The pool is a valuable facility for residents of all ages. The staff are welcoming, the opening hours are convenient, and the pool itself is well maintained. It is clear that the council takes its upkeep seriously, and I am grateful for that.
However, I believe a few changes would make the facility even more appealing. The changing rooms are in need of modernisation, as several of the lockers are broken and the showers frequently run cold. In addition, the pool area would benefit from clearer signage to separate lanes for different swimming speeds.
These improvements would encourage more residents to use the pool, particularly families with young children and older adults who may currently find the facilities uncomfortable. A more welcoming environment could also help promote healthier lifestyles across the community.
I would be happy to discuss these suggestions further if it would be helpful.
Yours faithfully,
Rebecca Shaw
Why This Letter Works
✅ Task Achievement
This letter fully addresses all three bullet points. The writer describes what they enjoy about the pool (welcoming staff, convenient hours, good maintenance), identifies specific improvements (modernising the changing rooms, fixing lockers, improving lane signage), and explains the broader community benefits (attracting families and older adults, promoting healthier lifestyles). The purpose of the letter is clear throughout, and the tone is constructive and appropriately formal — it praises what works before suggesting what could be better.
✅ Coherence and Cohesion
The letter is organised into clear, purposeful paragraphs. Each one serves a distinct function — opening, positives, suggestions, and community impact. Ideas are logically connected using smooth linking phrases such as “However, I believe…”, “In addition…”, and “It is clear that…”. These cohesive devices guide the reader through the letter without disrupting its natural rhythm.
✅ Lexical Resource
The vocabulary is varied, precise, and well-suited to the context. Expressions such as “in need of modernisation”, “takes its upkeep seriously”, “even more appealing”, and “promote healthier lifestyles” show that the writer can use natural collocations and formal register effectively. The language is appropriate throughout — professional without being overly stiff — and avoids repetition by using a range of terms to describe improvement and benefit.

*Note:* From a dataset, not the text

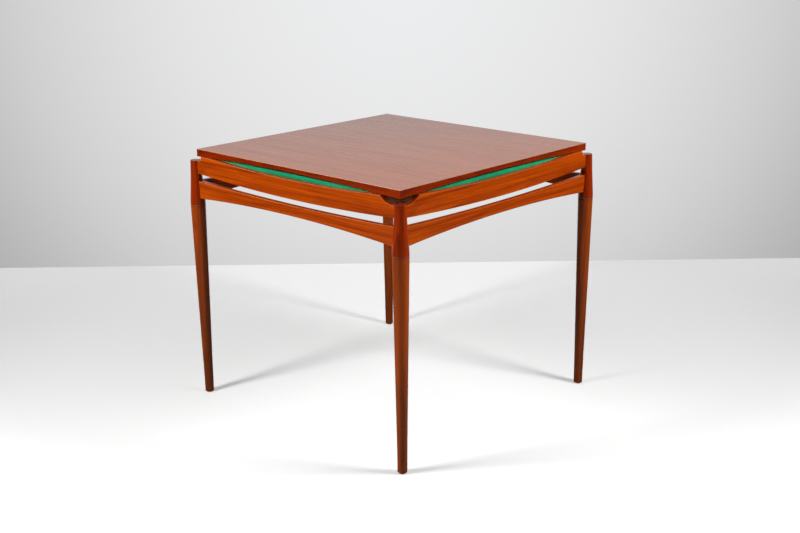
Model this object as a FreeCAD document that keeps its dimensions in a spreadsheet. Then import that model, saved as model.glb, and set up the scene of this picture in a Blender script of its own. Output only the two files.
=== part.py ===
import FreeCAD, Part
import os
import Sketcher

# A square games table with a reversible top board.
# The board lies veneered side up between four upper rails and rests on corner blocks.
# Under its core lies a playing panel, whose lower side and edges are covered in felt.
# Z is up, the origin is on the floor under the middle of the board.
# The sides face the X and Y axes, and front is the side towards -Y.

# Driving sizes in millimetres.
SIZES = {
    # whole table
    "table_height": 742.0,
    "board_side": 784.8,
    # reversible board, from its top face down
    "veneer_thick": 0.8,
    "core_thick": 28.6,
    "felt_thick": 1.2,
    "felt_turn_up": 19.4,
    "lipping_width": 7.2,
    "lipping_depth": 20.5,
    "arch_rise": 9.3,
    "arris_bevel": 0.3,
    # upper rails
    "rail_thick": 16.0,
    "rail_inset": 2.5,
    "rail_set_in": 5.0,
    "board_play": 1.0,
    "rebate_drop": 0.5,
    "horn_proud": 11.8,
    "horn_inset": 63.0,
    "top_dip": 11.0,
    "scallop_drop": 20.0,
    "scallop_end": 12.0,
    "plain_inset": 33.5,
    "plain_run": 6.0,
    "plain_drop": 12.5,
    "upper_depth": 51.5,
    "upper_sag": 13.6,
    "rail_bevel": 1.2,
    # slot and lower rails
    "slot_height": 16.8,
    "lower_sag": 8.0,
    "lower_depth": 28.5,
    "lower_arch": 15.5,
    # posts
    "post_dia": 43.0,
    "post_outset": 3.6,
    "post_tail": 19.9,
    "post_gap": 0.4,
    "collar_height": 10.0,
    "shoulder_dia": 41.6,
    "shoulder_height": 23.0,
    "waist_dia": 33.3,
    "waist_height": 84.0,
    "post_top_dia": 29.5,
    "post_bevel": 1.2,
    # legs
    "ankle_dia": 27.6,
    "ankle_height": 100.0,
    "foot_dia": 25.6,
    # glides under the legs
    "glide_dia": 19.0,
    "glide_thick": 2.5,
    "glide_bevel": 0.8,
    "glide_stem_dia": 6.0,
    "glide_stem": 12.0,
    # bolts that hold the legs, and their threaded inserts
    "bolt_dia": 10.0,
    "bolt_in_post": 20.0,
    "bolt_in_leg": 42.0,
    "insert_dia": 15.0,
    "insert_length": 22.0,
    "fit_play": 0.05,
    "hole_spare": 1.0,
    # dowels between rails and posts
    "dowel_dia": 8.0,
    "dowel_length": 26.0,
    "dowel_inset": 8.5,
    "upper_dowel_edge": 8.0,
    "lower_dowel_edge": 13.0,
    # corner blocks and their screws
    "block_leg": 75.0,
    "block_nose": 14.0,
    "block_height": 32.0,
    "screw_dia": 4.0,
    "screw_head_dia": 8.0,
    "screw_head": 2.5,
    "screw_length": 40.0,
    "screw_bite": 11.0,
    "screw_inset": 30.0,
    "screw_level_a": 7.0,
    "screw_level_b": 19.0,
    "counterbore_dia": 9.0,
    # how far every cutting shape runs past what it cuts
    "overrun": 20.0,
}

# The scallop's middle point, as shares of its run and of its drop.
SCALLOP_RUN_SHARE = 0.44
SCALLOP_DROP_SHARE = 0.76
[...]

✅ Grammatical Range and Accuracy
There is a good mix of sentence types, including relative clauses (“which I have used regularly…”), conditionals (“if it would be helpful”), and complex noun phrases (“families with young children and older adults who may currently find the facilities uncomfortable”). The writing is clean, with no grammatical errors, and punctuation is used correctly to support meaning and flow. The consistent use of formal modals such as “would” and “could” reinforces the polite, suggestive tone of the letter.
Practice Makes Perfect
Writing formal letters can be challenging, but with regular practice, you’ll improve your ability to stay on topic and meet the IELTS requirements. Try writing your own response to this question, then compare it to the model answer above.